As far as your charge that I can not think for myself and that I am so desperate to have a man in my life that I would put up with just about 'anything' because I am vulnerable and weak; that I am allowing him to manipulate me due to my low self-esteem - once again GO FUCK YOURSELF! The only way you 'know' me is by this blog and some e-mails back and forth - this blog is a chronicle of my pain and is nearly one-dimensional - if I did not have balls, or guts, or fortitude I'd have never had the backbone or courage to leave my ex - I would have just rolled over and played dead. You can ask anyone of my friends OR my family about my spine - they will tell you I have one - sometimes too much of one to my own detriment. Further what the fuck could you possibly know of love? Obviously nothing, because in order to be in love you have allow yourself some measure of vulnerability - does that mean I am being a sheep for him? I don't think so my dear - no one has that much control over me. Nor is my self-esteem so lacking as to take up with just any old jerk - which is why I kept telling you no - obviously my standards were simply too high to be with someone as jaded and as lacking in character as you.You have been totally out of control ever since my love began to challenge you on something you fancy yourself to be an expert on – YOUR PERSONAL take on Christianity – and it is nothing more than opinion and conjecture. You can’t stand it when someone challenges you in a debate? Well then I suggest you find a mirror and debate yourself. You claim people in the ‘group’ mailed you their responses in private? Produce the proof of that cause I think you are lying. I know for a fact that others in this so-called group of yours have e-mailed my love complaining about you and your spewing constantly – not only have you been without regard for anyone’s beliefs in God but you have been on some one-man, misdirected crusade to deconstruct Christianity/Religion again based solely on nothing more than your opinion – you who were at one time studying religion but then by your own admission ‘dropped out’ – so it is you we are to believe and not someone with the balls and courage and discipline to have completed their degrees? Please. Say what you will about my love – at least he finishes his tasks AND his education.

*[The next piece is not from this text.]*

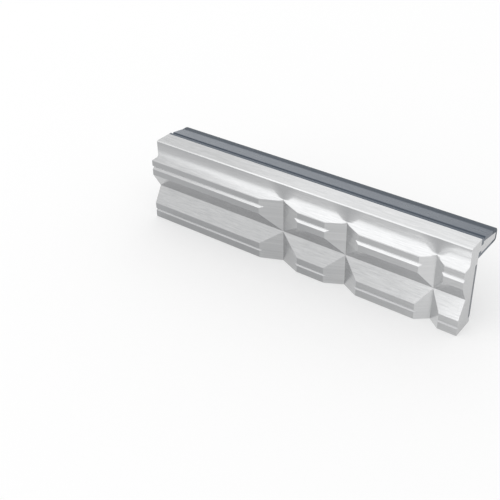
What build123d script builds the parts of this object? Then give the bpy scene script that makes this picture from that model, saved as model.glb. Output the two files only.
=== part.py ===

I am tired of defending the character of someone who, in my estimation needs no defense to someone the likes of you whom I find to be selfish, rude, inconsiderate, debased, immoral, and a self-righteous know-it-all.
I have nothing more to say on this matter – you may consider this MY message of closure to you - I am asking you PUBLICLY and nicely to leave me alone - hopefully some of your brain still retains the sense to listen to such a request.